SAIL Q4 operating profit falls 20% on higher input costs
Moneylife Digital Team 30 May 2012

Massive input cost pressures, especially from imported coal, inflation and global uncertainty led to a consistent decline in operating profit of SAIL for the third consecutive quarter

Steel Authority of India (SAIL), a leading steel manufacturer, posted robust fourth quarter results, which helped the company achieve its highest-ever annual sales turnover of Rs50,000 crore. For the three-month period ended March 2012, the company posted 13% increase in sales turnover at to Rs14,785 crore. It recorded net profit of Rs1,577 crore, which was an improvement of 3% year-on-year, over the corresponding period last year. 

While the sales turnover for the quarter looks impressive at 13% which is over the 3% average year-on-year growth over the last three quarters, its operating profit declined by 20%. In fact, it is worrying that this trend has been continuing for the last three quarters. The average operating profit year-on-year growth for the last three quarters is actually a negative 35%. In other words, the operating profits have shown consistent decline, which doesn’t bode well for this company as it struggles to rein in costs. According to the company, massive cost push due to a variety of factors chipped away the topline gains, resulting in the effect of input price increase, amounting to over Rs4,000 crore. This was mainly on account of imported coking coal with average prices rising to $288 in FY11-12 from $213 the previous year, compounded by the volatility in dollar-rupee valuations, carrying an adverse impact of around Rs900 crore.

The market-cap-operating profit of the company is quoting at roughly 5 times, which is tad expensive, given that steel is a fragmented industry, heavily dependent on global conditions, which at the moment isn’t too positive.

According to SAIL chairman CS Verma said, “It is a matter of great pride that SAIL’s turnover crossed the Rs50,000-crore mark during a year in which the global economy faced many challenges. With 2012 having begun on a very positive note for us, and our strategic initiatives in several areas taking firm shape, our outlook is bright. The focus during the current year will be on completing the ongoing M&E plan to give SAIL the readiness to meet the projected growth in steel demand during the 12th Plan period and beyond.”
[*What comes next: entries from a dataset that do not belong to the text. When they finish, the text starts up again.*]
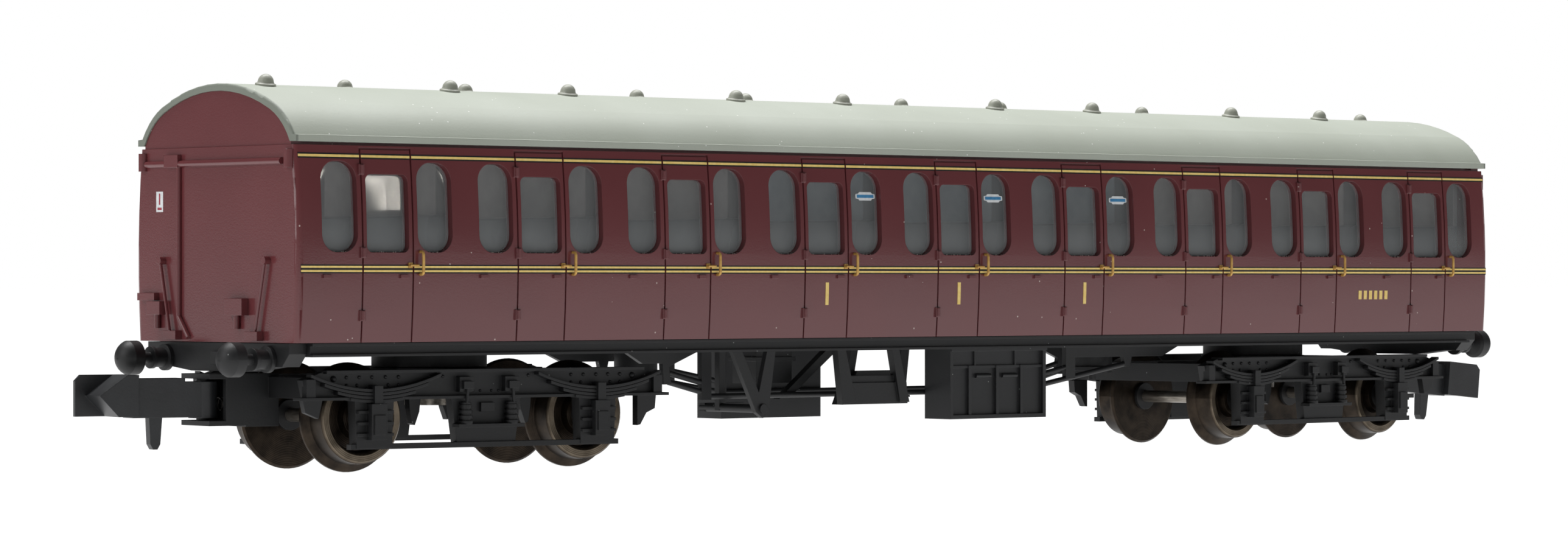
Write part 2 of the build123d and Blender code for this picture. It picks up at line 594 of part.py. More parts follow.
def bogie_side(blade=False):
    """One side frame at +Y: beam, springs, horn guides, axleboxes, links and tie bar.

    The frame on one side of the bogie also carries a pointed blade at its inner end, at -X here.
    """
    face = SIDE_FACE
    web = outline([(-13.9, 5.0), (13.9, 5.0), (14.2, 6.25), (12.6, 6.8), (-12.6, 6.8), (-14.2, 6.25)])
    pieces = [along_y(web, SIDE_INNER, face),
              slab((-12.6, 12.6), (SIDE_INNER, face + 0.45), (6.66, BOGIE_TOP)),
              slab((-14.6, 14.6), (SIDE_INNER + 0.2, face + 0.5), (4.9, 5.1)),
              slab((-10.6, 10.6), (SIDE_INNER + 0.3, face + 0.2), (1.62, 1.98))]
    for x in (-HALF_WHEELBASE, HALF_WHEELBASE):
        horn = outline([(x - 1.35, 1.7), (x + 1.35, 1.7), (x + 1.5, 5.0), (x - 1.5, 5.0)])
        pieces.append(along_y(horn, SIDE_INNER, face + 0.25))
        pieces.append(slab((x - 0.6, x + 0.6), (face, face + 0.95), (2.25, 4.65)))
        pieces.append(slab((x - 0.42, x + 0.42), (face, face + 1.05), (2.6, 3.9)))
        for z in (2.6, 3.35, 4.1):
            pieces.append(slab((x - 1.35, x + 1.35), (face, face + 0.5), (z - 0.1, z + 0.1)))
        pieces += leaf_spring(x)
    for sign in (-1, 1):
        x = sign * 1.8
        bracket = slab((x - 0.55, x + 0.55), (face - 0.1, face + 0.5), (5.35, 6.35))
        pieces.append(bracket)
        pieces.append(slab((x - 0.4, x + 0.4), (face - 0.1, face + 0.8), (5.55, 6.05)))
        pieces.append(rod((x, face + 0.6, 5.7), (x + sign * 0.1, face + 0.6, 3.9), 0.11))
        for turn in range(4):
            z = 3.3 + 0.36 * turn
            pieces.append(Pos(x, face + 0.35, z) * Cylinder(0.5 - 0.03 * turn, 0.22))
        pieces.append(Pos(x, face + 0.35, 3.9) * Cylinder(0.36, 1.5))
        pieces.append(slab((sign * 13.4, sign * 14.1), (face - 0.2, face + 0.4), (4.9, 6.3)))
    outer = 1 if blade else -1
    brace = outline([(outer * 12.6, 4.95), (outer * 14.1, 4.95), (outer * 13.9, 4.1), (outer * 12.9, 3.7)])
    pieces.append(along_y(brace, SIDE_INNER + 0.1, SIDE_INNER + 0.6))
    if blade:
        guard = outline([(-12.35, 4.95), (-13.9, 4.95), (-13.8, 4.0), (-13.1, 3.7),
                         (-12.6, 2.9), (-12.35, 2.85)])
        pieces.append(along_y(guard, SIDE_INNER + 0.05, SIDE_INNER + 0.65))
    plank = outline([(-2.3, 1.8), (2.3, 1.8), (2.75, 5.0), (-2.75, 5.0)])
    pieces.append(along_y(plank, SIDE_INNER, face + 0.05))
    pieces.append(slab((-2.6, 2.6), (face - 0.1, face + 0.8), (2.95, 3.2)))
    pieces.append(slab((-0.55, 0.55), (face - 0.1, face + 0.3), (4.0, 4.6)))
    side = fuse(pieces)
    for x in (-HALF_WHEELBASE, HALF_WHEELBASE):
        socket = Pos(x, 0, AXLE_Z) * Rot(-90, 0, 0) * Pos(0, 0, SIDE_INNER + 0.35) * Cone(0.44, 0.06, 0.7)
        side -= socket
    return side


def brake_shoes():
    """Brake blades that hang from bolster arms, on each wheel's inner side."""
    shoes = []
    for sign in (-1, 1):
        blade = outline([(sign * 3.92, 5.2), (sign * 4.86, 5.2), (sign * 4.8, 4.2), (sign * 4.62, 3.2),
                         (sign * 4.4, 3.1), (sign * 4.05, 4.0)])
        for side in (-1, 1):
            y_range = sorted((side * 4.7, side * 5.3))
            arm = slab((sign * 4.75, sign * 2.1), y_range, (5.05, 5.4))
            shoes.append(fuse([along_y(blade, *y_range), arm]))
    return shoes


def pivot_screw():
    """Shouldered screw that holds the bogie to the underframe pad."""
    head = along_z(Circle(1.7), 4.3, 4.95)
    shank = along_z(Circle(PIVOT_RADIUS), 4.9, SOLE_TOP - 0.25)
    slot = slab((-1.8, 1.8), (-0.15, 0.15), (4.2, 4.55))
    return fuse([head, shank]) - slot


def coupler():
    """Hook coupler in straight position: boss, deep shank, wedge nose, side plate and tail pin."""
    ridge, back, low, high = -25.45, -22.7, 3.85, 6.6
    boss = Pos(POST_X, 0, 0) * along_z(Circle(0.95), 3.68, 6.1)
    shank = slab((back - 0.2, POST_X - 0.3), (-0.85, 0.85), (3.75, 6.1))
    upper = slab((back - 0.2, -19.2), (-0.85, 0.85), (6.0, 6.35))
    wedge = outline([(ridge, 5.25), (-23.5, high), (back, high), (back, low), (-24.1, low)])
    cheek = outline([(COUPLER_TIP, low), (COUPLER_TIP, high - 0.4), (COUPLER_TIP + 0.4, high),
                     (back, high), (back, low)])
    pin = outline([(-21.55, 4.0), (-20.6, 4.0), (-20.75, 2.0), (-20.95, 1.65), (-21.25, 1.65), (-21.45, 2.0)])
    shape = fuse([boss, shank, upper, along_y(wedge, -1.45, 1.2), along_y(cheek, 1.1, 1.45),
                  along_y(pin, -0.35, 0.35)])
    return shape - Pos(POST_X, 0, 0) * along_z(Circle(POST_RADIUS + COUPLER_PLAY), 3, 7)


def coupler_spring():
    """Light coil behind the coupler's boss."""
    coil = Helix(pitch=0.28, height=0.84, radius=0.42)
    start = Plane(origin=coil @ 0, z_dir=coil % 0)
    wire = sweep(start * Circle(0.07), path=coil, is_frenet=True)
    return Pos(-16.5, 0, 4.6) * Rot(0, 90, 0) * wire


def wheel(side):
    """One disc wheel on the bogie's origin: flange inboard, dished face outboard."""
    b, f = WHEEL_BACK, WHEEL_FRONT
    r_bore = BUSH_RADIUS
    profile = make_face(Polyline(
        (r_bore, b), (FLANGE_RADIUS - 0.15, b), (FLANGE_RADIUS, b + 0.14), (FLANGE_RADIUS - 0.02, b + 0.3),
        (FLANGE_RADIUS - 0.36, b + 0.5), (TREAD_RADIUS + 0.04, b + 0.62), (TREAD_RADIUS - 0.03, f - 0.15),
        (TREAD_RADIUS - 0.18, f), (2.5, f), (2.35, f - 0.2), (2.2, f - 0.75), (1.5, f - 0.7),
        (1.32, f - 0.15), (r_bore, f - 0.05), close=True))
    shape = revolve(profile, Axis.Y)
    return shape if side > 0 else mirror(shape, Plane.XZ)


def bush(side):
    """Plastic bush that insulates one wheel from the axle."""
    b, f = WHEEL_BACK - 0.25, WHEEL_FRONT - 0.05
    profile = make_face(Polyline((AXLE_RADIUS, b), (BUSH_RADIUS, b), (BUSH_RADIUS, f),
                                 (AXLE_RADIUS, f), close=True))
    shape = revolve(profile, Axis.Y)
    return shape if side > 0 else mirror(shape, Plane.XZ)


def axle():
    """Steel axle with pin points."""
    half = [(0, 0), (AXLE_RADIUS, 0), (AXLE_RADIUS, 5.9), (0.4, 6.0), (0.4, 6.35), (0.04, 7.1), (0, 7.1)]
    profile = make_face(Polyline(*half, close=True))
    piece = revolve(profile, Axis.Y)
    return fuse([piece, mirror(piece, Plane.XZ)])


def main():
    """Build every node and write it."""
    os.makedirs("parts", exist_ok=True)
    save("body_shell", body_shell())
    save("roof", roof())
    left_vents, right_vents = ventilators()
    save("roof_ventilators_left", left_vents)
    save("roof_ventilators_right", right_vents)
    save("glazing_left", glazing(-1))
    save("glazing_right", glazing(1))
    save("compartment_interior", interior())
    save("ballast_plate", slab((-50, 50), (-6.5, 6.5), (TONGUE_TOP, BALLAST_TOP)))
    save("underframe", underframe())
    save("headstock_front", headstock())
    save("headstock_rear", turned(headstock()))
    for name, y in (("left", -BUFFER_Y), ("right", BUFFER_Y)):
        save(f"buffer_front_{name}", buffer(y))
        save(f"buffer_rear_{name}", turned(buffer(-y)))
    for name, angle in (("left", 0), ("right", 180)):
        save(f"battery_box_{name}", turned(battery_box(), angle))
        save(f"truss_{name}", turned(truss(), angle))
        save(f"equipment_tray_{name}", turned(equipment_tray(), angle))
        save(f"v_hanger_{name}", turned(v_hanger(), angle))
        save(f"grab_handles_{name}", [turned(item, angle) for item in left_grab_handles()])
        save(f"door_handles_{name}", [turned(item, angle) for item in left_door_handles()])
    save("regulator_box", regulator_box())
    save("vacuum_cylinders", [vacuum_cylinder(21.5, -1.5), vacuum_cylinder(-21.5, 1.5)])
    save("brake_shafts", [left_brake_shaft(), turned(left_brake_shaft())])
    save("end_fittings_front", front_end_fittings())
    save("end_fittings_rear", [turned(item) for item in front_end_fittings()])

    side, bladed_side = bogie_side(), bogie_side(blade=True)
    frame, shoes, screw = bogie_frame(), brake_shoes(), pivot_screw()
    hook, spring = coupler(), coupler_spring()
    for name, place in (("front", Pos(-BOGIE_CENTRE, 0, 0) * Rot(0, 0, BOGIE_TURN_FRONT)),
                        ("rear", Pos(BOGIE_CENTRE, 0, 0) * Rot(0, 0, 180 + BOGIE_TURN_REAR))):
        save(f"bogie_{name}_frame", place * frame)
        save(f"bogie_{name}_side_a", place * Rot(0, 0, 180) * bladed_side)
        save(f"bogie_{name}_side_b", place * side)
        save(f"bogie_{name}_brake_shoes", [place * shoe for shoe in shoes])
        save(f"bogie_{name}_pivot_screw", place * screw)
        save(f"bogie_{name}_coupler_spring", place * spring)
        swing = COUPLER_TURN_FRONT if name == "front" else COUPLER_TURN_REAR
        droop = 0 if name == "front" else COUPLER_DROOP_REAR
        hinge = Pos(POST_X, 0, 4.6) * Rot(0, 0, swing) * Rot(0, -droop, 0) * Pos(-POST_X, 0, -4.6)
        save(f"coupler_{name}", place * hinge * hook)
        for end, x in (("outer", -HALF_WHEELBASE), ("inner", HALF_WHEELBASE)):
            hub = place * Pos(x, 0, AXLE_Z)
            save(f"axle_{name}_{end}", hub * axle())
            save(f"wheels_{name}_{end}", [hub * wheel(-1), hub * wheel(1)])
            save(f"wheel_bushes_{name}_{end}", [hub * bush(-1), hub * bush(1)])


if __name__ == "__main__":
    main()
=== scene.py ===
"""Looks of the model passenger coach: materials, printed lining, labels, rivets, light and camera.

Frame: +X along the coach (front end at -X), +Y across, +Z up. Sizes and places below are in millimetres and
MM turns them into the scene's metres.
"""
import json
import math
import random

import bmesh
import bpy
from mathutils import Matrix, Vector


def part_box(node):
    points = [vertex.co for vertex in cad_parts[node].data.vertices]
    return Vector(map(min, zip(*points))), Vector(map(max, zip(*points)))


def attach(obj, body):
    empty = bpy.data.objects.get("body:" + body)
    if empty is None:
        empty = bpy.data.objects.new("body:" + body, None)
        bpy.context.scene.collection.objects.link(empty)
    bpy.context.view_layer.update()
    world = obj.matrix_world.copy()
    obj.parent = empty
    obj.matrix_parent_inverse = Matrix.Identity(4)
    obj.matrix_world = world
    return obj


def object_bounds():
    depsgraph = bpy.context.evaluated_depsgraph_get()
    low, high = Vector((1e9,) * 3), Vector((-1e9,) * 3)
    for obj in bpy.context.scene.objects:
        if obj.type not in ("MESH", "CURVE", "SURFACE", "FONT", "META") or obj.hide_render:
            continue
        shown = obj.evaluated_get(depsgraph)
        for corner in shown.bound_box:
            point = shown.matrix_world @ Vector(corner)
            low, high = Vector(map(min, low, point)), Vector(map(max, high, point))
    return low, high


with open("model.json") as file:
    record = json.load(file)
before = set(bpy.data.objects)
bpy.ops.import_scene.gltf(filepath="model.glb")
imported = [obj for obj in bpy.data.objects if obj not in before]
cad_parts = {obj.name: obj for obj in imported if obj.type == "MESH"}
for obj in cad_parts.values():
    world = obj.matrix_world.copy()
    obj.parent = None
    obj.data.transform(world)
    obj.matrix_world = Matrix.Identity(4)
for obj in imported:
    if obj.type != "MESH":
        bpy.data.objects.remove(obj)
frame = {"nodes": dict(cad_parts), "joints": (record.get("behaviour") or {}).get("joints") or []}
CAD_BOX = [[float(c) for c in corner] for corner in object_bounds()]
NODES = frame["nodes"]
JOINTS = {joint["name"]: joint for joint in frame["joints"]}
MM = 0.001
SCENE = bpy.context.scene
ENDS = {"front": -1, "rear": 1}
SIDES = {"left": -1, "right": 1}


# ---------------------------------------------------------------- sizes the looks follow
HALF_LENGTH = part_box("body_shell")[1].x / MM
PITCH = 12.88
DOOR_HALF = 2.055
GROOVE_HALF = 0.07
CORNER = 0.22
COMPARTMENT_X = [(i - 4) * PITCH for i in range(9)]
FIRST_CLASS = (3, 4, 5)
SIDE_POINTS = ((8.73, 9.08), (15.0, 9.3), (21.6, 8.87))


def side_circle():
    """Centre (z, y) and radius of the arc that the body side follows."""
    (z1, y1), (z2, y2), (z3, y3) = SIDE_POINTS
    a = 2 * (z2 - z1)
    b = 2 * (y2 - y1)
    c = z2 ** 2 + y2 ** 2 - z1 ** 2 - y1 ** 2
    d = 2 * (z3 - z2)
    e = 2 * (y3 - y2)
    f = z3 ** 2 + y3 ** 2 - z2 ** 2 - y2 ** 2
    det = a * e - b * d
    z0 = (c * e - b * f) / det
    y0 = (a * f - c * d) / det
    return z0, y0, math.hypot(z1 - z0, y1 - y0)


SIDE_Z0, SIDE_Y0, SIDE_R = side_circle()


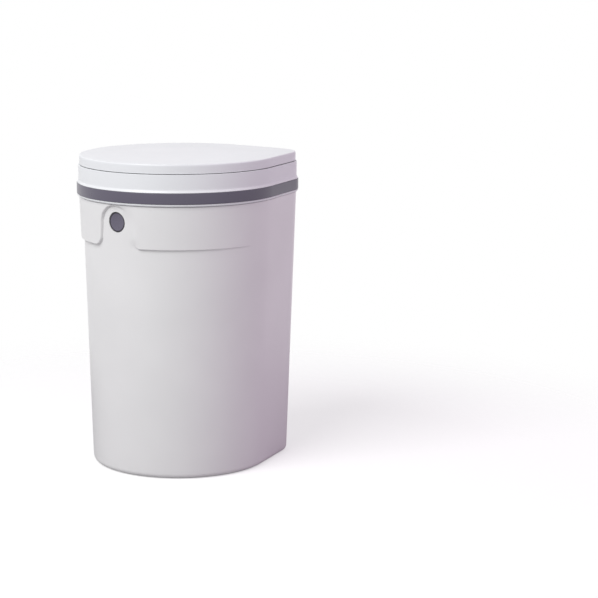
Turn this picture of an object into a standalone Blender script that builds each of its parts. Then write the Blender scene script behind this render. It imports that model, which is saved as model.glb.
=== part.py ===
"""Nappy bin with a hinged head, a hinged lid, a push-button latch and a sprung trap under its refill.

Metres, +Z up. The origin is on the floor, on the axis of the round front. -Y is the front, with the
button; +Y is the flat back, with both hinges. The outline from above is a circle whose back right
quarter is drawn out to a rounded corner, so that it has a flat back and a flat side.
"""

import math

import bmesh
import bpy
from mathutils import Matrix, Vector

# Whole bin
HEIGHT = 0.460
SEAT_GAP = 0.0003
OVERRUN = 0.004
SHARP_ANGLE = math.radians(35)

# Heights of the main levels, each from the one above it
LID_HEIGHT = 0.0130
LID_SEAM = 0.0012
DECK_DROP = 0.0053
HEAD_HEIGHT = 0.0600
BELT_HEIGHT = 0.0632
LID_BOTTOM_Z = HEIGHT - LID_HEIGHT
COLLAR_TOP_Z = LID_BOTTOM_Z - LID_SEAM
DECK_Z = COLLAR_TOP_Z - DECK_DROP
RIM_Z = HEIGHT - HEAD_HEIGHT
BELT_Z = RIM_Z - BELT_HEIGHT

# Outline from above, at the tub's rim
FRONT_RADIUS = 0.1478
CORNER_SHARE = 0.3051
CORNER_RADIUS = FRONT_RADIUS * CORNER_SHARE
FLAT_TURN = math.radians(77.1)
FRONT_STEPS = 40
CORNER_STEPS = 8
FLAT_STEPS = 3

# Tub
TUB_WALL = 0.0026
TUB_FLOOR = 0.0035
BASE_INSET = 0.0146
BASE_EDGE = 0.0020
BASE_EDGE_SHARE = 0.3
RIM_EDGE = 0.0006
FLOOR_FILLET = 0.006
BELT_STEP = 0.0019
BELT_EDGE = 0.0012
BELT_EDGE_STEP_SHARE = 0.2
RECESS_DEPTH = 0.0015
RECESS_MARGIN = 0.014
CENTRE_BOSS_RADIUS = 0.030

# Rubber pads in the base recess
PAD_COUNT = 4
PAD_RADIUS = 0.011
PAD_MARGIN = 0.0082
PAD_RING_RADIUS = FRONT_RADIUS - BASE_INSET - RECESS_MARGIN - PAD_MARGIN - PAD_RADIUS
PAD_TURN = math.radians(45)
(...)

While we applaud the Rs50,000 crore milestone, its operations is what the management should be concerned about, especially tightening costs in the face of inflation and global uncertainty. Its capex requirements were met mainly through internal resources, and hence the steel major managed to reduce external borrowings by around Rs3,050 crore during the year, taking its debt-equity ratio to 0.41 as of March 2012. 

The company expects several new major production units to become operational this fiscal, at its plant at Burnpur, including raw material handling system, sinter plant, COB-11, blast furnace and casters, power blowing station and wire rod mill, paving the way for full-fledged operations to start in this greenfield plant.